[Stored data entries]

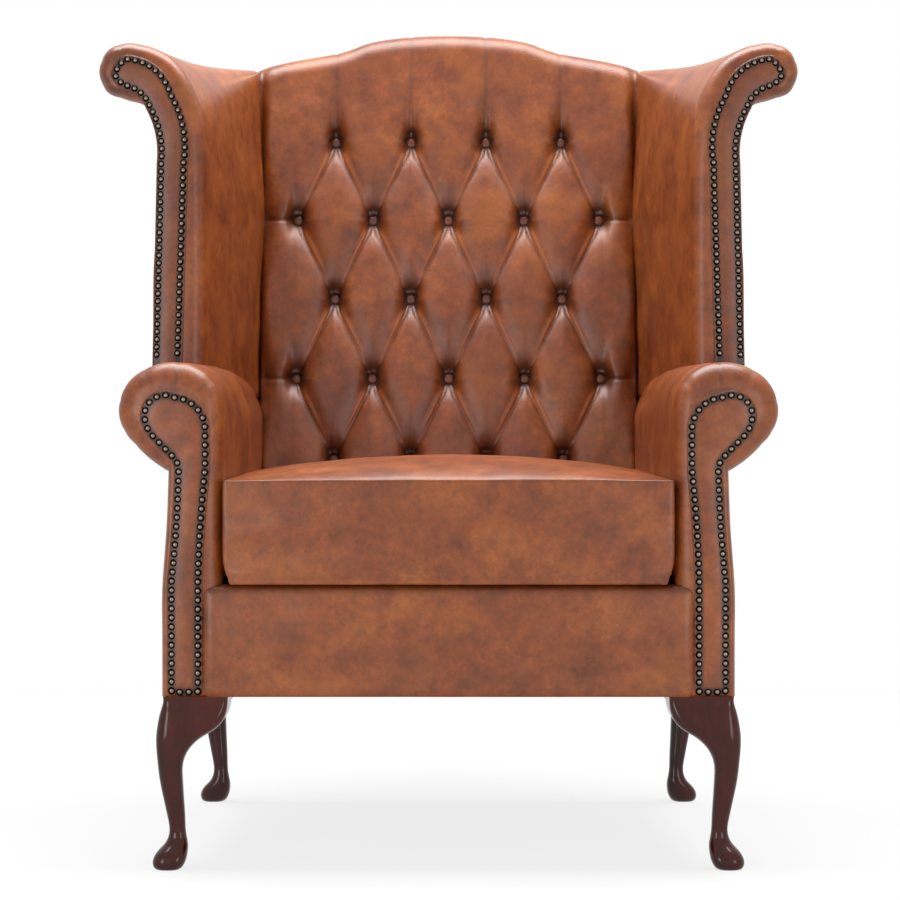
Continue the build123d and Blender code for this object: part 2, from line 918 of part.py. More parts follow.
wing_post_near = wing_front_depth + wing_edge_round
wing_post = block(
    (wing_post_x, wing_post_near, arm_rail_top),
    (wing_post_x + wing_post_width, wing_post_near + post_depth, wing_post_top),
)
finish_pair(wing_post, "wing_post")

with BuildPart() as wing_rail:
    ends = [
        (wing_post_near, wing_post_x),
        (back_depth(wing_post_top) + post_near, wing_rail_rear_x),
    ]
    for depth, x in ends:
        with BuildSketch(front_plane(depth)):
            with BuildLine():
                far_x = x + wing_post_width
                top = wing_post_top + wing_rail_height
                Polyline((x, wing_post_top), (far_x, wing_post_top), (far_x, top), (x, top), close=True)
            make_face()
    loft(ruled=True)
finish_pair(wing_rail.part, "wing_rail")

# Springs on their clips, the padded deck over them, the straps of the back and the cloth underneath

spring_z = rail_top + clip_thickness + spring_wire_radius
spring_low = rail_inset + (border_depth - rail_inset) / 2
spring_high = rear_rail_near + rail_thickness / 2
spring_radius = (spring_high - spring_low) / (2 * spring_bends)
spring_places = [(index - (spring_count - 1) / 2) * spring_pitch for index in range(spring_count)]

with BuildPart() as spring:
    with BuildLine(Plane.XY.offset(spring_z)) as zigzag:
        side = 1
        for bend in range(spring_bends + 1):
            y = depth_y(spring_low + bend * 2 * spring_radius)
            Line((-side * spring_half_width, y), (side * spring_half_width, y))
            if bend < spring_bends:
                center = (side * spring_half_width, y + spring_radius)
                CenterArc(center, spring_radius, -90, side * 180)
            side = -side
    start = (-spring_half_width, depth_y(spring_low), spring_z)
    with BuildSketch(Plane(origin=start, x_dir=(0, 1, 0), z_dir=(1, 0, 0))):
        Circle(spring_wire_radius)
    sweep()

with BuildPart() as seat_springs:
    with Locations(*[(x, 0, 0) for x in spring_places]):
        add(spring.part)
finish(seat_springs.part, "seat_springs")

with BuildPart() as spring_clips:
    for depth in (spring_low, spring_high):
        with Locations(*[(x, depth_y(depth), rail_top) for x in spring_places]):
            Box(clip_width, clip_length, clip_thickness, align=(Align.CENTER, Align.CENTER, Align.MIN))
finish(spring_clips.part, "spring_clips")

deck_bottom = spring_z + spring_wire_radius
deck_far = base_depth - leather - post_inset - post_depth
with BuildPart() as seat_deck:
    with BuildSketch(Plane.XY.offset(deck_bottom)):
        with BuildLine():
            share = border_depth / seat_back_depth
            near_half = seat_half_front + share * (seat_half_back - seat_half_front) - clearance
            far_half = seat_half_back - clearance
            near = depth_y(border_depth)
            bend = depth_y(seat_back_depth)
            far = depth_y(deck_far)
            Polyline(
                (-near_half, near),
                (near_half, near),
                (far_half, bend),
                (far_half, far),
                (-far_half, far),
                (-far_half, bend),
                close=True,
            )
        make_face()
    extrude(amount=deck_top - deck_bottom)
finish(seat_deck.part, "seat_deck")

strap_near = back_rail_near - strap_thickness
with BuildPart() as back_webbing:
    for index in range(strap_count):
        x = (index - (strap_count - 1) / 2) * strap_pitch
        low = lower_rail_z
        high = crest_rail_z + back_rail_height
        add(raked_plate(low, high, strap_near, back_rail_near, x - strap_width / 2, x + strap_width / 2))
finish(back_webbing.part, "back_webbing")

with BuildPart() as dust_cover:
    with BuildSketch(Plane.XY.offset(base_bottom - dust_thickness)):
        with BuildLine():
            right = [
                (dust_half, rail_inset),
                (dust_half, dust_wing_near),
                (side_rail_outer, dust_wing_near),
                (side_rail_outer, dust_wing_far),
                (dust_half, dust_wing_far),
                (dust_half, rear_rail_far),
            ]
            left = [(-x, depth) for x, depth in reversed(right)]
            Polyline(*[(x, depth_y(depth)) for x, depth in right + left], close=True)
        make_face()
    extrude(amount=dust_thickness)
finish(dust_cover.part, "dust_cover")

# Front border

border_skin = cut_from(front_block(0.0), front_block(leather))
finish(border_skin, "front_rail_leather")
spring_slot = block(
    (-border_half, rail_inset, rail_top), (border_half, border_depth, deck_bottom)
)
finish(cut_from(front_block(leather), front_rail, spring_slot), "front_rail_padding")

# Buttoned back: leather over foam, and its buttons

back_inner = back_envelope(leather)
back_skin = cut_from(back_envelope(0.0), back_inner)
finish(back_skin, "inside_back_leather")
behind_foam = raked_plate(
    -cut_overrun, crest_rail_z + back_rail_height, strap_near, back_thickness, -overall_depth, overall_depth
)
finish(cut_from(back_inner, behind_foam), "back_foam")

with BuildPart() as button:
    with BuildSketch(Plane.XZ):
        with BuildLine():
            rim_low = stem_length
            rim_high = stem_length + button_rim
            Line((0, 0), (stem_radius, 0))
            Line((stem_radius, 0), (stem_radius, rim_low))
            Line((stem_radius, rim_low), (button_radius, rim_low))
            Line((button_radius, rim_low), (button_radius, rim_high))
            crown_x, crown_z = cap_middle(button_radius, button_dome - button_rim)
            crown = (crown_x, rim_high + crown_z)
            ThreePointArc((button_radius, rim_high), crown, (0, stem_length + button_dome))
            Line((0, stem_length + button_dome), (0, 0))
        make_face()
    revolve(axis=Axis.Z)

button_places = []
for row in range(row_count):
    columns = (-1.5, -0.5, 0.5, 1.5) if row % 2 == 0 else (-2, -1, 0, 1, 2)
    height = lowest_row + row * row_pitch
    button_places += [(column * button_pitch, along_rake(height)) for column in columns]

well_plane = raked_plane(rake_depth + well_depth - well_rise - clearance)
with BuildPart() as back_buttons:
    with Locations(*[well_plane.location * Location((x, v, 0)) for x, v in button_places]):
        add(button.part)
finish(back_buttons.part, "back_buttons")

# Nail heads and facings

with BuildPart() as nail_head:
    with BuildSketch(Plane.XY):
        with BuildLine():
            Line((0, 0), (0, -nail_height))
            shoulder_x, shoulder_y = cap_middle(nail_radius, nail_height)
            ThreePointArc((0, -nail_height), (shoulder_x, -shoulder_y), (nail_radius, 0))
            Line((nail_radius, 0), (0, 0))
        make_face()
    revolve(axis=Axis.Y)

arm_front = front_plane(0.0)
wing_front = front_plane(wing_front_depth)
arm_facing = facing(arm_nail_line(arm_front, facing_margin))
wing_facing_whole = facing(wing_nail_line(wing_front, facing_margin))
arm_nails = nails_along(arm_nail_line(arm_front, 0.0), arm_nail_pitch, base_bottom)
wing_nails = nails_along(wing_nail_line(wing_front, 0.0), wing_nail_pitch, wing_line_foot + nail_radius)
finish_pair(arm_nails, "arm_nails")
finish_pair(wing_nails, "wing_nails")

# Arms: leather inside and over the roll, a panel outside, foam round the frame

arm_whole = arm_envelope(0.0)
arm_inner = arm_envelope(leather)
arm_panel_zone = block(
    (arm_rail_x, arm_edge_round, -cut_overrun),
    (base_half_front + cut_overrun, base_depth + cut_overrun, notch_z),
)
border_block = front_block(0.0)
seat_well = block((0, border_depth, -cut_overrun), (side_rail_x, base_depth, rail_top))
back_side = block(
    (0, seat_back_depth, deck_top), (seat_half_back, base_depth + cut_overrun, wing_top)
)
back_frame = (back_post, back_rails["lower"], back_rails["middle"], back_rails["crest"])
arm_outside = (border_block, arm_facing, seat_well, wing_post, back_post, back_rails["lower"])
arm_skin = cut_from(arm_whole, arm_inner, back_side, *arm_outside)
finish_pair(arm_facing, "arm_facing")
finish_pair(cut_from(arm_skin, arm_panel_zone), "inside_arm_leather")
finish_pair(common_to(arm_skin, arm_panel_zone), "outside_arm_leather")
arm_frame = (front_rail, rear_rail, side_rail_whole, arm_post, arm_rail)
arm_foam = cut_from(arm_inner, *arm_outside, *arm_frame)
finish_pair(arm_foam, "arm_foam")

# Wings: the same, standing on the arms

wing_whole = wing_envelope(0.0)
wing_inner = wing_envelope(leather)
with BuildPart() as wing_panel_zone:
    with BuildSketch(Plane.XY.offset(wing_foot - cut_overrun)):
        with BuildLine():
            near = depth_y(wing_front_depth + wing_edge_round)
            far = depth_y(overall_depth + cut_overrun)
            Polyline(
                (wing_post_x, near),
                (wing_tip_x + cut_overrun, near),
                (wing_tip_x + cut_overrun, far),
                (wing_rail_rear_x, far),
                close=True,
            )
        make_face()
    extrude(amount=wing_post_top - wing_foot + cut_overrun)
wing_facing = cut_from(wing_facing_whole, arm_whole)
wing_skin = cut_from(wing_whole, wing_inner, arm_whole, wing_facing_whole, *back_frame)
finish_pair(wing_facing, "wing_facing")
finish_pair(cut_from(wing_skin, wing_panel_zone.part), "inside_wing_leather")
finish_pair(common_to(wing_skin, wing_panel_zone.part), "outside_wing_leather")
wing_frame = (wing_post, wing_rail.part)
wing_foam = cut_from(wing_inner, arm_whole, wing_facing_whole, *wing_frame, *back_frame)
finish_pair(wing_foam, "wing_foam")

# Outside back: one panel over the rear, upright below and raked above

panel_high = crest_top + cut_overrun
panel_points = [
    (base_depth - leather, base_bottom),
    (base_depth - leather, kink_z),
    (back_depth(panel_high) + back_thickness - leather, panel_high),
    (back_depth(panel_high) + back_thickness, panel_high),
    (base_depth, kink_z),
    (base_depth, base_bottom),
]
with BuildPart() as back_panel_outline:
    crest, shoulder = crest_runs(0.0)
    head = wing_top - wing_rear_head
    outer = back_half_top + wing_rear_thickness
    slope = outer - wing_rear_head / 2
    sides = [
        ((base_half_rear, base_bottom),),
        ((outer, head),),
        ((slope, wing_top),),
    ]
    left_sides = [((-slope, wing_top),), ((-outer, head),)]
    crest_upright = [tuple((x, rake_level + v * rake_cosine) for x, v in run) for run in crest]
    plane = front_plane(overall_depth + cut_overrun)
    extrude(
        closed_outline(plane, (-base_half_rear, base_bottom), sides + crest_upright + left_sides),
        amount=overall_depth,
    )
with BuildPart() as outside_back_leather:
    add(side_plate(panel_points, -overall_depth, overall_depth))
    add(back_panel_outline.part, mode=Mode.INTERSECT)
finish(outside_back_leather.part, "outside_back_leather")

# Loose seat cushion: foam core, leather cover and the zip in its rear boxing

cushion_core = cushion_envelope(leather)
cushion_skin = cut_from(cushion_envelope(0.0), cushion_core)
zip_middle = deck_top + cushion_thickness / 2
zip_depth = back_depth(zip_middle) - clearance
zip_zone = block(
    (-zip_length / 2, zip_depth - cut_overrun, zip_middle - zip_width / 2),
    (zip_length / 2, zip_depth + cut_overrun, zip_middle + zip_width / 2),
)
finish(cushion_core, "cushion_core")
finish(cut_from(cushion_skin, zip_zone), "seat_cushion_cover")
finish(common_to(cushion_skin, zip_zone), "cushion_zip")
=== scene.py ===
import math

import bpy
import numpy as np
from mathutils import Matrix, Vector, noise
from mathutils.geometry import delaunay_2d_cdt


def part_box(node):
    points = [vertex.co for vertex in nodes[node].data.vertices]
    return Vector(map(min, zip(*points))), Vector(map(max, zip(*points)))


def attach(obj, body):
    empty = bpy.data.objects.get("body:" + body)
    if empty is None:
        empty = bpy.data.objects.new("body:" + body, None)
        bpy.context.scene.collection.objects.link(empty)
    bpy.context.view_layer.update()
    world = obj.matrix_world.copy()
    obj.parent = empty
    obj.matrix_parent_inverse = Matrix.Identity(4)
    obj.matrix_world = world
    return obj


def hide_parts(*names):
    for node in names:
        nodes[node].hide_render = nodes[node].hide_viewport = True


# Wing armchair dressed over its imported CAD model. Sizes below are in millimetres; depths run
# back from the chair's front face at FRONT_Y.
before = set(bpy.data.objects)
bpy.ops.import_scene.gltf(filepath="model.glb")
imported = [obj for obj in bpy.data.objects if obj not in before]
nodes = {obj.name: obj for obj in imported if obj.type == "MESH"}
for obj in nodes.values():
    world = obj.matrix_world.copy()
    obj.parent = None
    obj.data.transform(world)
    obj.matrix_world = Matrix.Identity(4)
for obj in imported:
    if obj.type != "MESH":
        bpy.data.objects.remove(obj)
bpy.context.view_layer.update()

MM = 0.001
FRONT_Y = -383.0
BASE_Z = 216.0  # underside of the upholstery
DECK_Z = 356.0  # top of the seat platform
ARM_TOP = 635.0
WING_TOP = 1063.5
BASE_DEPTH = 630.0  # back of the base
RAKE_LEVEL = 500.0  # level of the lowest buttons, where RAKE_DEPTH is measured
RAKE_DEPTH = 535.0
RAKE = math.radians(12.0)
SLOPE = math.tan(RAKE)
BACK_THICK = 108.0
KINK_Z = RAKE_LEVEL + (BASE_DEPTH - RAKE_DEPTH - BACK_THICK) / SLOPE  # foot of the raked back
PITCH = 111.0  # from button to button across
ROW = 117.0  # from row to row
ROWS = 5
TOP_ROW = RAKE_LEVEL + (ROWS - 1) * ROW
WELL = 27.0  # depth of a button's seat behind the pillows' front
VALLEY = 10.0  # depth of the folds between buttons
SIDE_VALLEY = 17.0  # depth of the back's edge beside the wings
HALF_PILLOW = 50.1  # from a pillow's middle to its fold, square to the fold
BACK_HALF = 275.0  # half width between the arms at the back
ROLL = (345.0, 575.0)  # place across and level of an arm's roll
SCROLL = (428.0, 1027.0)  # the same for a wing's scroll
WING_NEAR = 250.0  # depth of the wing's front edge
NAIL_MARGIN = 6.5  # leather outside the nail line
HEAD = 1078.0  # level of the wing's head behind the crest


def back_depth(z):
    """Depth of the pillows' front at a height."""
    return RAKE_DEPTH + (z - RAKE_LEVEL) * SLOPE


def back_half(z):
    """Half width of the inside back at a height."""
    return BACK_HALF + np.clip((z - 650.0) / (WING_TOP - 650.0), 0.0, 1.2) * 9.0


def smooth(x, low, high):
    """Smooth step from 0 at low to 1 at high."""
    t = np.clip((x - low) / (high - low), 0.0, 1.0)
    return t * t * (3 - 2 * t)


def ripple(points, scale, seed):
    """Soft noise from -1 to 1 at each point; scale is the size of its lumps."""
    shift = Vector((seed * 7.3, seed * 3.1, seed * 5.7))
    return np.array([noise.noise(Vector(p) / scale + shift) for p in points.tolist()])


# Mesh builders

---

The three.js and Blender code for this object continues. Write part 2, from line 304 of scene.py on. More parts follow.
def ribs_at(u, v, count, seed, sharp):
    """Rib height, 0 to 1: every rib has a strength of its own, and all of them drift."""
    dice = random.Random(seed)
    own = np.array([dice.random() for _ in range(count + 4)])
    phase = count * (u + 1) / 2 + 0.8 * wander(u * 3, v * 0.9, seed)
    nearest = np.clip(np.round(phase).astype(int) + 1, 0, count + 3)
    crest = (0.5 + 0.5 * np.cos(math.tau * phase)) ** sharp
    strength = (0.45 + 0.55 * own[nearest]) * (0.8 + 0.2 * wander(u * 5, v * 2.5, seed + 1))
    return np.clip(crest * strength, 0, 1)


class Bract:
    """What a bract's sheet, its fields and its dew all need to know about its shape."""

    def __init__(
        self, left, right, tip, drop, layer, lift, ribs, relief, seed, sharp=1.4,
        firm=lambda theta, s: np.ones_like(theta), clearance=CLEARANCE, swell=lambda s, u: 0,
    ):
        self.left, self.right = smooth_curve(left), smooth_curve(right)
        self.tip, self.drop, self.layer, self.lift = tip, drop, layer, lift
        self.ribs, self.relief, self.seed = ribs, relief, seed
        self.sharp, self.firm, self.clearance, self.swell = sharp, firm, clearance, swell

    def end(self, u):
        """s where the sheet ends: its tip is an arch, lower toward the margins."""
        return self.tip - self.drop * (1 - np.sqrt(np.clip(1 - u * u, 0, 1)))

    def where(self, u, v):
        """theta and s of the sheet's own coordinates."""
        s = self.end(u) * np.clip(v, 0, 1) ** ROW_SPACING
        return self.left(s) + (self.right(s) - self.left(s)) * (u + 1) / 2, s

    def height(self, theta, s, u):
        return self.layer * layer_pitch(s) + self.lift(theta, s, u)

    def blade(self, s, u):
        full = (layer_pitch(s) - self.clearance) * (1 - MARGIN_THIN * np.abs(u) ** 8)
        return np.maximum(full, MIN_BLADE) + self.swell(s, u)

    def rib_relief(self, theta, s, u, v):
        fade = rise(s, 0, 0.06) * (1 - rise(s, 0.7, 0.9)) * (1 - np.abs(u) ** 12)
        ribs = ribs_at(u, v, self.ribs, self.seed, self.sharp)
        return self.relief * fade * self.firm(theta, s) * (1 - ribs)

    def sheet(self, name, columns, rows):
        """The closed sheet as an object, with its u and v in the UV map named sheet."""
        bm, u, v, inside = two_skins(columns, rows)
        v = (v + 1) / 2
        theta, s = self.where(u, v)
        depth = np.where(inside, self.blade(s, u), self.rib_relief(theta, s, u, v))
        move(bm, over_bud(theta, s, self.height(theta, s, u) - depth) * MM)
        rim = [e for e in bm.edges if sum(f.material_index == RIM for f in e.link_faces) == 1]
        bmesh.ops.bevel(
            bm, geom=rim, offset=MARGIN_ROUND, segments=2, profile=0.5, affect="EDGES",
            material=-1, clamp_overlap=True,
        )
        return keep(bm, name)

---

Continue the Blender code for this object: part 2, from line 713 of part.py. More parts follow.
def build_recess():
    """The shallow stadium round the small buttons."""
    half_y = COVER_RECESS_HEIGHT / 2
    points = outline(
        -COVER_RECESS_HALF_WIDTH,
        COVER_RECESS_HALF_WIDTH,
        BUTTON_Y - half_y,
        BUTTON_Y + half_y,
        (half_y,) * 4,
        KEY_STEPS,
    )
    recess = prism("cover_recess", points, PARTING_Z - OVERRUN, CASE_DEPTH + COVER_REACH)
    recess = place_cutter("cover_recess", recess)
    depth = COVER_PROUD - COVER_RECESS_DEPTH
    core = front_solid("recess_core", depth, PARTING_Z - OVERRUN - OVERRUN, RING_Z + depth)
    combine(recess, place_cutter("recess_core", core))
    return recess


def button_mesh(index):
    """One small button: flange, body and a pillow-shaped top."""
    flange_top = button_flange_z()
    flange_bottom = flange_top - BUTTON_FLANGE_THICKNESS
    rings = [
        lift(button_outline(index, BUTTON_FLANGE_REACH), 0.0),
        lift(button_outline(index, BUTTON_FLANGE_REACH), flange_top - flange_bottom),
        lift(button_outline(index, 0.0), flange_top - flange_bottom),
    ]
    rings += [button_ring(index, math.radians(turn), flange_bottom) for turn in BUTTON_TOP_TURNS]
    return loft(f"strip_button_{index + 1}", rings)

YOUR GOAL
Above are the entries. Output exactly the lines beginning with the line that has "cushion_core = cushion_envelope(leather)" and ending with the line that has "bpy.data.objects.remove(obj)".

OUTPUT FOR THIS TASK
cushion_core = cushion_envelope(leather)
cushion_skin = cut_from(cushion_envelope(0.0), cushion_core)
zip_middle = deck_top + cushion_thickness / 2
zip_depth = back_depth(zip_middle) - clearance
zip_zone = block(
    (-zip_length / 2, zip_depth - cut_overrun, zip_middle - zip_width / 2),
    (zip_length / 2, zip_depth + cut_overrun, zip_middle + zip_width / 2),
)
finish(cushion_core, "cushion_core")
finish(cut_from(cushion_skin, zip_zone), "seat_cushion_cover")
finish(common_to(cushion_skin, zip_zone), "cushion_zip")
=== scene.py ===
import math

import bpy
import numpy as np
from mathutils import Matrix, Vector, noise
from mathutils.geometry import delaunay_2d_cdt


def part_box(node):
    points = [vertex.co for vertex in nodes[node].data.vertices]
    return Vector(map(min, zip(*points))), Vector(map(max, zip(*points)))


def attach(obj, body):
    empty = bpy.data.objects.get("body:" + body)
    if empty is None:
        empty = bpy.data.objects.new("body:" + body, None)
        bpy.context.scene.collection.objects.link(empty)
    bpy.context.view_layer.update()
    world = obj.matrix_world.copy()
    obj.parent = empty
    obj.matrix_parent_inverse = Matrix.Identity(4)
    obj.matrix_world = world
    return obj


def hide_parts(*names):
    for node in names:
        nodes[node].hide_render = nodes[node].hide_viewport = True


# Wing armchair dressed over its imported CAD model. Sizes below are in millimetres; depths run
# back from the chair's front face at FRONT_Y.
before = set(bpy.data.objects)
bpy.ops.import_scene.gltf(filepath="model.glb")
imported = [obj for obj in bpy.data.objects if obj not in before]
nodes = {obj.name: obj for obj in imported if obj.type == "MESH"}
for obj in nodes.values():
    world = obj.matrix_world.copy()
    obj.parent = None
    obj.data.transform(world)
    obj.matrix_world = Matrix.Identity(4)
for obj in imported:
    if obj.type != "MESH":
        bpy.data.objects.remove(obj)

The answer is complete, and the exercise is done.